Your task is to copy the stretch of lines in the records below that begins with the line containing "What build123d script" and ends with the line containing "dome_thickness = 3.0", exactly as written, with nothing added.

************

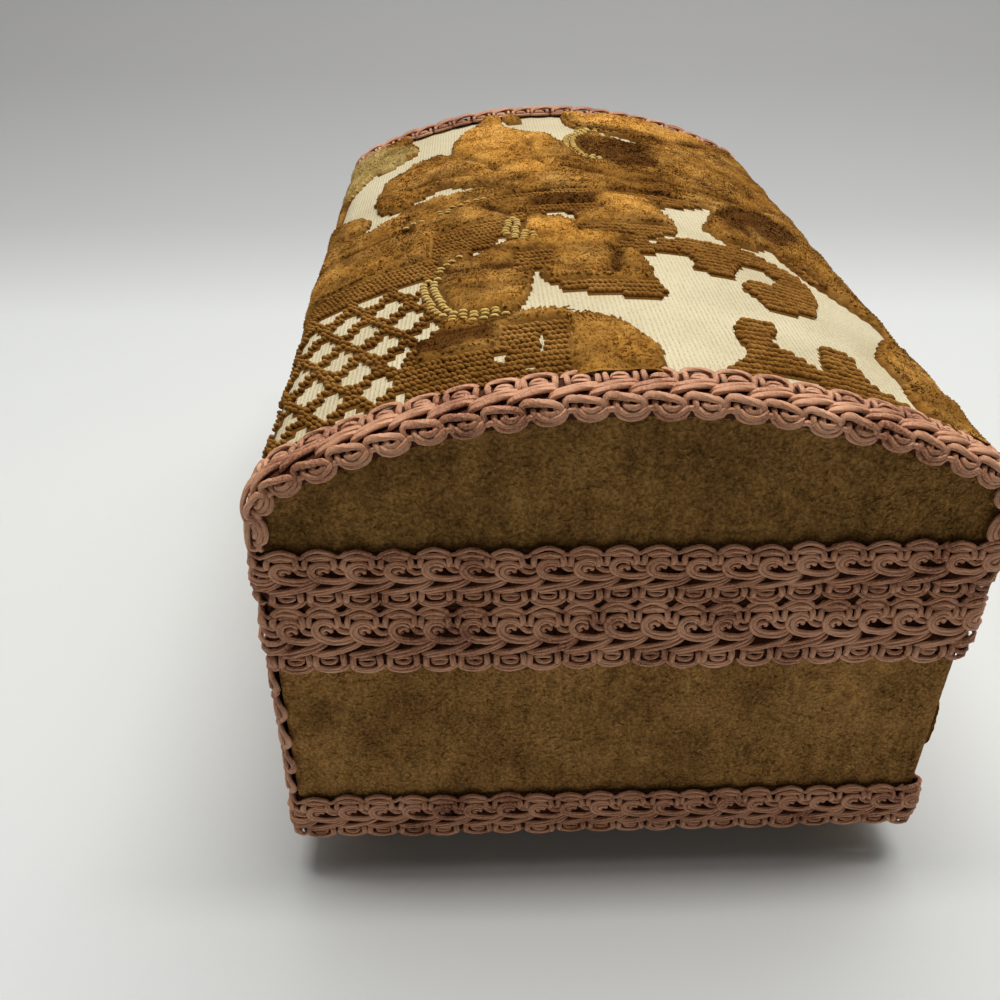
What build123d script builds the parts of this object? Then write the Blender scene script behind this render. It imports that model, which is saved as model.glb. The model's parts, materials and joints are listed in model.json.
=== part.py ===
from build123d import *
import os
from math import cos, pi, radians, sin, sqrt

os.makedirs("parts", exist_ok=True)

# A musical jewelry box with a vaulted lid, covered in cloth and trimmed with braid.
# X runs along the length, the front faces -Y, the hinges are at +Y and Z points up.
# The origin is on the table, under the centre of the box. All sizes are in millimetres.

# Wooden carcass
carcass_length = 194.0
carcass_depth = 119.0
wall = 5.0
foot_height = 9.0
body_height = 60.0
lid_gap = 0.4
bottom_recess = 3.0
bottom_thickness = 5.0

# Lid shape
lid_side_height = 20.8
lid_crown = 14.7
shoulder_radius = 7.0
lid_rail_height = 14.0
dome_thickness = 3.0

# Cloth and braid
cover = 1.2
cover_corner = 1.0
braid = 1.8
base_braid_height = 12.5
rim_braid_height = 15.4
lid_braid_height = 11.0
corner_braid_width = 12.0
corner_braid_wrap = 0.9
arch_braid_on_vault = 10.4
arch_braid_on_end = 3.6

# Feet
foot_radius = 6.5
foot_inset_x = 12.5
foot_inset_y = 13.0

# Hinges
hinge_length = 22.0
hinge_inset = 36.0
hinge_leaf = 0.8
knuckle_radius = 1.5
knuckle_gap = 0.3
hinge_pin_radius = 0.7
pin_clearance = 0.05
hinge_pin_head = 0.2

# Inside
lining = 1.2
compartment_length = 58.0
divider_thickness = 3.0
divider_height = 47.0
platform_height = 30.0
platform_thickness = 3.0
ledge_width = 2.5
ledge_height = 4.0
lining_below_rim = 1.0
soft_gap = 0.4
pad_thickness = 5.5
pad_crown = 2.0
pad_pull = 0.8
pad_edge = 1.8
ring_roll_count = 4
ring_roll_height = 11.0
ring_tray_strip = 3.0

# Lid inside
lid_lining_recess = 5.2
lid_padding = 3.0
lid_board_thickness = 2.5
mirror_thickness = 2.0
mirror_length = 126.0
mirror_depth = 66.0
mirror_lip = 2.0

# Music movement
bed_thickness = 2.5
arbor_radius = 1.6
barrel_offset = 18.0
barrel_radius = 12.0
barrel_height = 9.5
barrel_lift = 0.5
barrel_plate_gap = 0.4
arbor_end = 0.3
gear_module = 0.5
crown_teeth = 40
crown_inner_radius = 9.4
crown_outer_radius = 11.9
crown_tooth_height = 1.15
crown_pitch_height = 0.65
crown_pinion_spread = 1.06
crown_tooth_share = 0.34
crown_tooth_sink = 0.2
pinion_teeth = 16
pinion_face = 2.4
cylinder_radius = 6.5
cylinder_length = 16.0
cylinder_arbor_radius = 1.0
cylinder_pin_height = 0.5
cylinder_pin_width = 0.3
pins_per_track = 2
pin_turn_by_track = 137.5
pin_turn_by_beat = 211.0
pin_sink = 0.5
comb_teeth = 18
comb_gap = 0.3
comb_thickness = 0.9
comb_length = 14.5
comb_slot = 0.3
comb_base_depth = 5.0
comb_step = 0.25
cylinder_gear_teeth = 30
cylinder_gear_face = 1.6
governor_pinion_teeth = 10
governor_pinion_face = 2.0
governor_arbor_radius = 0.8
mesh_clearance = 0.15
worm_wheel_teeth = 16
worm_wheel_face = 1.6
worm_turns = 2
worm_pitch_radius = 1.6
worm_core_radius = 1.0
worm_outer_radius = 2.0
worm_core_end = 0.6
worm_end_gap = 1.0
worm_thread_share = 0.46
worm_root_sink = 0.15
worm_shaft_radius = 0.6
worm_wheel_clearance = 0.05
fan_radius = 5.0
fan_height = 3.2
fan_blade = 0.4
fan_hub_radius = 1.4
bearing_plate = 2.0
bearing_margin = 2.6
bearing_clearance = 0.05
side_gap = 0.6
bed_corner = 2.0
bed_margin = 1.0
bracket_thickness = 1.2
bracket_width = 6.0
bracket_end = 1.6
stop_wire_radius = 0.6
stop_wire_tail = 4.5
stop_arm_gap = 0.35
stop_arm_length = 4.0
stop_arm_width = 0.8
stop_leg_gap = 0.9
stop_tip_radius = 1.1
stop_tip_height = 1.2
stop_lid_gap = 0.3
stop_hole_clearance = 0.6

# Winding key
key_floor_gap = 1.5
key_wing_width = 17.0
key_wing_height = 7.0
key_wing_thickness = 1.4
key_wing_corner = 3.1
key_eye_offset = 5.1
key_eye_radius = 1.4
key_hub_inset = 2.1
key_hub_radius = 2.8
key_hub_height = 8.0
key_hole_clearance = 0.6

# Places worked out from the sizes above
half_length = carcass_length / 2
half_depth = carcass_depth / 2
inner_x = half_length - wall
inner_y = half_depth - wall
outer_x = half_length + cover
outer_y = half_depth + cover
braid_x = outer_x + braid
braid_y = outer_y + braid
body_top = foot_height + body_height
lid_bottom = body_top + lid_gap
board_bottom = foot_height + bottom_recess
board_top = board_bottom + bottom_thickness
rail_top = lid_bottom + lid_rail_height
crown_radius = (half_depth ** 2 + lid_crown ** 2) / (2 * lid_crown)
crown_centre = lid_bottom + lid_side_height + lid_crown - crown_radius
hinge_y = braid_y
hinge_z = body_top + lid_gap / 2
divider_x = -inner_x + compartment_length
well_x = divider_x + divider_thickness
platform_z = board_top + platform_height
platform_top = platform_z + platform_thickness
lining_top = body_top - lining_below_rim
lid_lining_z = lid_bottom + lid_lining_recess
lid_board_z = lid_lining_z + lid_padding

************

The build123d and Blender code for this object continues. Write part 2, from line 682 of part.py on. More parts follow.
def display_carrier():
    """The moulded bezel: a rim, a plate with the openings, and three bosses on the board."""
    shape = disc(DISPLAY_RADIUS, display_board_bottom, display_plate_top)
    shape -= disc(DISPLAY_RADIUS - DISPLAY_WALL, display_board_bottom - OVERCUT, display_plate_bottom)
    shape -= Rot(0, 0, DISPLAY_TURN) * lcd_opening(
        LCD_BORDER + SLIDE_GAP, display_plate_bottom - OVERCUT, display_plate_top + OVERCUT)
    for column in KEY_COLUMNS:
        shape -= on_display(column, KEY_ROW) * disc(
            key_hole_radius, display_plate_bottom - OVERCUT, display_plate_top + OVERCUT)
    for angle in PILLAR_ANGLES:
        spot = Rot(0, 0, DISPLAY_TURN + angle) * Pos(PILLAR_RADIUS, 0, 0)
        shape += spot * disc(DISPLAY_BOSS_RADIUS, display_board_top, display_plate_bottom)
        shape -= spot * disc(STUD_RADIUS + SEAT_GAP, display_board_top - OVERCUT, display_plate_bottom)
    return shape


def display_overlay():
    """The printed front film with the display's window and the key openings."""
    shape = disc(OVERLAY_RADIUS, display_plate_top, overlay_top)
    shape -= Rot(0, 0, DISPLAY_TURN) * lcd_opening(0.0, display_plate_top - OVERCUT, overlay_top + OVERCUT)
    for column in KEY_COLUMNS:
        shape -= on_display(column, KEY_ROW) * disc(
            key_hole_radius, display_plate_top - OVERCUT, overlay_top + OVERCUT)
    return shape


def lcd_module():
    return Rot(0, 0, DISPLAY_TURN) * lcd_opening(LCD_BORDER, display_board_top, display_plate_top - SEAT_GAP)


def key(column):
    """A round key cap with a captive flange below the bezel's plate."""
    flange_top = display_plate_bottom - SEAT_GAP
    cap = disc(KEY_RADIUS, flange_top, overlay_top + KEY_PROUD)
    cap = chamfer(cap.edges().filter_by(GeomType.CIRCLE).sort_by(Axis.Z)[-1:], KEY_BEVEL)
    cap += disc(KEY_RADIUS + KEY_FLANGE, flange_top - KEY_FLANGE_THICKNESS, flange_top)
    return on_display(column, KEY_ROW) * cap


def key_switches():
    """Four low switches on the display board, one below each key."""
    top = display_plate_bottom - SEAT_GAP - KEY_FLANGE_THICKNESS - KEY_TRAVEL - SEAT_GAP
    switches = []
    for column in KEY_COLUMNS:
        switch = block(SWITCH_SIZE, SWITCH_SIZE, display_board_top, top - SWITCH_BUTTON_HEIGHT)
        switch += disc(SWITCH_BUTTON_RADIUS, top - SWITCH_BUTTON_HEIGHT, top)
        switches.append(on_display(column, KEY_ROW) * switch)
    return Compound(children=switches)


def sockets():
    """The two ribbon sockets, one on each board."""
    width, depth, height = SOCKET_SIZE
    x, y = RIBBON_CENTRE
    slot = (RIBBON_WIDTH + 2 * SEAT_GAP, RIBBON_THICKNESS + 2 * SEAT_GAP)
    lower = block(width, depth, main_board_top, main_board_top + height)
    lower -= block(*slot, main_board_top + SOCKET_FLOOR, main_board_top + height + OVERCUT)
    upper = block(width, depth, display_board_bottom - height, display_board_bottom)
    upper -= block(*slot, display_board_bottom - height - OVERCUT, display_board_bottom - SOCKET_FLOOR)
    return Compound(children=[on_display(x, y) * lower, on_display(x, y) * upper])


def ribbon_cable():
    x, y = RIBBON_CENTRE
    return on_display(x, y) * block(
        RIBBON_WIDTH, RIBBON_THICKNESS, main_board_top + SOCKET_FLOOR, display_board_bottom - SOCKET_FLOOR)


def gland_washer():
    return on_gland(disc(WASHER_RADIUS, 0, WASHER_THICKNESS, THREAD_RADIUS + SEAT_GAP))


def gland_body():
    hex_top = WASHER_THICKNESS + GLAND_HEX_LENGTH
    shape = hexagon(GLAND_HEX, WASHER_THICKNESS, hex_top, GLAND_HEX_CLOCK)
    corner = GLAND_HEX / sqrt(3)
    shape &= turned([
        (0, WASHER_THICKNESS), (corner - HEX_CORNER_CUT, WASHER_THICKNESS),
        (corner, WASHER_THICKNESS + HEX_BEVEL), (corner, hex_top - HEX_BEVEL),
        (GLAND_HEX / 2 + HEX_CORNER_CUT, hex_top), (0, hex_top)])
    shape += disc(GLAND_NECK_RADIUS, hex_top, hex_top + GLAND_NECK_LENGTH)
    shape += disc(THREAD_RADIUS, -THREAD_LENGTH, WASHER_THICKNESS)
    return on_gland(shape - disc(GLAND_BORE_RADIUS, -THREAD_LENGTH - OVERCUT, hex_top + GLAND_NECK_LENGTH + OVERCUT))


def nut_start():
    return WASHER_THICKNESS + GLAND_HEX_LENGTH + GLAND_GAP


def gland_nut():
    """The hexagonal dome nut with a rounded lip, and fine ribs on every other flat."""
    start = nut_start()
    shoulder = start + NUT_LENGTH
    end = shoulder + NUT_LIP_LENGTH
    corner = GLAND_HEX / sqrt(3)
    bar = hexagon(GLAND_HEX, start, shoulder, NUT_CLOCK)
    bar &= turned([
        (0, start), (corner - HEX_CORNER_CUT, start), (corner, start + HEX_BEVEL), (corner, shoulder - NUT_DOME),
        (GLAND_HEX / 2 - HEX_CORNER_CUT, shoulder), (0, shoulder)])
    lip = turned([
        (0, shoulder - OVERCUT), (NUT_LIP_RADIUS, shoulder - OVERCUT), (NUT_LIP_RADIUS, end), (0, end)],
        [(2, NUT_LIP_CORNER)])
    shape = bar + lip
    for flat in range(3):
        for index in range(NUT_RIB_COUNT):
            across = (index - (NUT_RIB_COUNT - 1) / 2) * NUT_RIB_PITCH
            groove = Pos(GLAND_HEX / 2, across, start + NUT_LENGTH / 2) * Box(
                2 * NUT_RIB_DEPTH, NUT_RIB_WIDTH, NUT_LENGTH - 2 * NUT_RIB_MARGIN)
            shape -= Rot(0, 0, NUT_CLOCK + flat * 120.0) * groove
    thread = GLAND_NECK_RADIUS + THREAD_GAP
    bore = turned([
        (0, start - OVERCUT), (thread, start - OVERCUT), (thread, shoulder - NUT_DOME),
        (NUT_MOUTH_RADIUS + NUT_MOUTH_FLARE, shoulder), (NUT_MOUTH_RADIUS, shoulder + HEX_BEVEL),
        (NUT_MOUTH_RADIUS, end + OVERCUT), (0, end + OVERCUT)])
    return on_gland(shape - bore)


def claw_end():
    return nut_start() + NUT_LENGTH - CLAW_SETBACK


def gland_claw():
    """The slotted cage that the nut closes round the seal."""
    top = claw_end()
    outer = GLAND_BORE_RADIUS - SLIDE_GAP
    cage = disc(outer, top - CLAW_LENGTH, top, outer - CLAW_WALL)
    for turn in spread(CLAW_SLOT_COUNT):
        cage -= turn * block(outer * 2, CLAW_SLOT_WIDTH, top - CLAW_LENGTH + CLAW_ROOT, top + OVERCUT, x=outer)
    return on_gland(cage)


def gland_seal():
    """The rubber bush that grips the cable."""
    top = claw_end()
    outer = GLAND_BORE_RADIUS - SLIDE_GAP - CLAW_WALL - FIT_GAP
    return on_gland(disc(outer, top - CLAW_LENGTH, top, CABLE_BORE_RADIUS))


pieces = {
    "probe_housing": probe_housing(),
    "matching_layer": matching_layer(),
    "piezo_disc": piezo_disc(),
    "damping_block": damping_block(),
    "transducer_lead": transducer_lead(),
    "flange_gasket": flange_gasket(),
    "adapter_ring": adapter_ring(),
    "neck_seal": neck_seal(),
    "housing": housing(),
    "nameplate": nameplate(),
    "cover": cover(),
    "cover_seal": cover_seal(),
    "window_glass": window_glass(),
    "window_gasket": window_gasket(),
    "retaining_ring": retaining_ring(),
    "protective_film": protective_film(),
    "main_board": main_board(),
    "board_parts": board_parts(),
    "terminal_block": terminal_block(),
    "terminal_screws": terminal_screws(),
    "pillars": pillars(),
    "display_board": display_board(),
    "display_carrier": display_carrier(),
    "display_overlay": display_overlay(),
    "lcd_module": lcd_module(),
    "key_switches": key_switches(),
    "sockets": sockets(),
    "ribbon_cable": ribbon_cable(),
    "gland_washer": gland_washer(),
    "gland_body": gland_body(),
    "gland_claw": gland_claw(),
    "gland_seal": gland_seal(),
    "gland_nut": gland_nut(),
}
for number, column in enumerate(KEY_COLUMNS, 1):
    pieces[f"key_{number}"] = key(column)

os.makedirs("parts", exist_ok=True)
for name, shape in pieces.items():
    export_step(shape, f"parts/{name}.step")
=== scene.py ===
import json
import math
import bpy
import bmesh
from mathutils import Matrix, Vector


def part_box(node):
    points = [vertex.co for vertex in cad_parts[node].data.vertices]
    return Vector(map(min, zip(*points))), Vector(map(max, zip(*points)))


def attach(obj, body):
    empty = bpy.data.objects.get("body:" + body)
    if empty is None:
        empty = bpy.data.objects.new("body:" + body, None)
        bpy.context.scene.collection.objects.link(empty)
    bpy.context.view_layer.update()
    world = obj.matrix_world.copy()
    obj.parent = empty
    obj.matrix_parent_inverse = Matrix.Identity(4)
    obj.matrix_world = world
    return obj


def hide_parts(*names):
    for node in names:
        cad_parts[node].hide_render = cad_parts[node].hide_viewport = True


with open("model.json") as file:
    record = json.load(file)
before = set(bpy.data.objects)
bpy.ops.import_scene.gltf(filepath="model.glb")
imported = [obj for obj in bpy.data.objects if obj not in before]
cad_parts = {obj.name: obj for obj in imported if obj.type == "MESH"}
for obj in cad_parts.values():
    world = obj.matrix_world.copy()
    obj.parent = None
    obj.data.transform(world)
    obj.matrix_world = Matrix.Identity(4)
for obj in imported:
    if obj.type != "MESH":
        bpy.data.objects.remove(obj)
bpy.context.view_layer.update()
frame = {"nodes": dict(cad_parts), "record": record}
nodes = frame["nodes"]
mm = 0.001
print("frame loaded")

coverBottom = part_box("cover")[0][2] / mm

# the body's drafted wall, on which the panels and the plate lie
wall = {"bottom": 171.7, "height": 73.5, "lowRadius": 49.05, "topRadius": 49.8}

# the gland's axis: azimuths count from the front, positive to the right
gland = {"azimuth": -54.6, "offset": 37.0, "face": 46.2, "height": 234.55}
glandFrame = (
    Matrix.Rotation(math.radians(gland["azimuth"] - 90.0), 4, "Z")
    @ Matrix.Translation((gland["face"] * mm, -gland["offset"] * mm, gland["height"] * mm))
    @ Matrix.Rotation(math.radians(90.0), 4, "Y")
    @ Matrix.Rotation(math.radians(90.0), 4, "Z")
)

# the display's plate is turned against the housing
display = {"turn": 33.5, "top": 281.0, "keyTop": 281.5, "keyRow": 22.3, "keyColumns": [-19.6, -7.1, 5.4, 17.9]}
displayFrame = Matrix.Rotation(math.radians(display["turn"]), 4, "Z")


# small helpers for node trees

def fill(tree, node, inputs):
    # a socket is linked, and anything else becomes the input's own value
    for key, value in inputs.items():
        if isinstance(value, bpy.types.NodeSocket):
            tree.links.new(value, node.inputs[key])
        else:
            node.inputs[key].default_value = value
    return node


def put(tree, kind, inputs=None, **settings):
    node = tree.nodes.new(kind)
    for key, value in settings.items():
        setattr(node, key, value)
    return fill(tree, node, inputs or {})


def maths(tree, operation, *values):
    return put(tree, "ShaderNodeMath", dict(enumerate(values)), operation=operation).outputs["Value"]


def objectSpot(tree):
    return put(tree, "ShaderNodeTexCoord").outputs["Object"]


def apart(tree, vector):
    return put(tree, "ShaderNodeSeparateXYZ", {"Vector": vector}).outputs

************

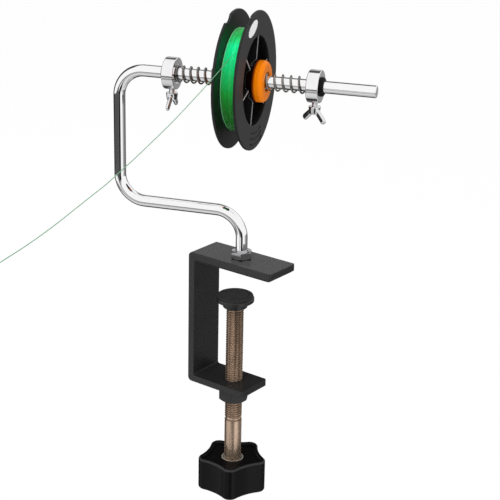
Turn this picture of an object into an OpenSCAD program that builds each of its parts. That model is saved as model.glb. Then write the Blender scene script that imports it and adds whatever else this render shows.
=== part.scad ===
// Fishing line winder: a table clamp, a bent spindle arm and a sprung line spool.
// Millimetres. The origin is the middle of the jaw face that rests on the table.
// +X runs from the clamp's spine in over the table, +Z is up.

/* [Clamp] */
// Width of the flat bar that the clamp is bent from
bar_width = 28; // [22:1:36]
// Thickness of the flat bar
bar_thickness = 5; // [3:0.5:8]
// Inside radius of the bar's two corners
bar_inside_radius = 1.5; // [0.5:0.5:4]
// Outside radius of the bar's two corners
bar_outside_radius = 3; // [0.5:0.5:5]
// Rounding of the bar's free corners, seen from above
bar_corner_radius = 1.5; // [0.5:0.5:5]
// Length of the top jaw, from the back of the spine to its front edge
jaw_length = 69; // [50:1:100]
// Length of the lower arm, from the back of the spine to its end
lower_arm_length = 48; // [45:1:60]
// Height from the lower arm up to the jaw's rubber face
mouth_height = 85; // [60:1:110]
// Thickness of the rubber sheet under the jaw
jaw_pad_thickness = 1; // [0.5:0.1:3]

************

Problem solution:
What build123d script builds the parts of this object? Then write the Blender scene script behind this render. It imports that model, which is saved as model.glb. The model's parts, materials and joints are listed in model.json.
=== part.py ===
from build123d import *
import os
from math import cos, pi, radians, sin, sqrt

os.makedirs("parts", exist_ok=True)

# A musical jewelry box with a vaulted lid, covered in cloth and trimmed with braid.
# X runs along the length, the front faces -Y, the hinges are at +Y and Z points up.
# The origin is on the table, under the centre of the box. All sizes are in millimetres.

# Wooden carcass
carcass_length = 194.0
carcass_depth = 119.0
wall = 5.0
foot_height = 9.0
body_height = 60.0
lid_gap = 0.4
bottom_recess = 3.0
bottom_thickness = 5.0

# Lid shape
lid_side_height = 20.8
lid_crown = 14.7
shoulder_radius = 7.0
lid_rail_height = 14.0
dome_thickness = 3.0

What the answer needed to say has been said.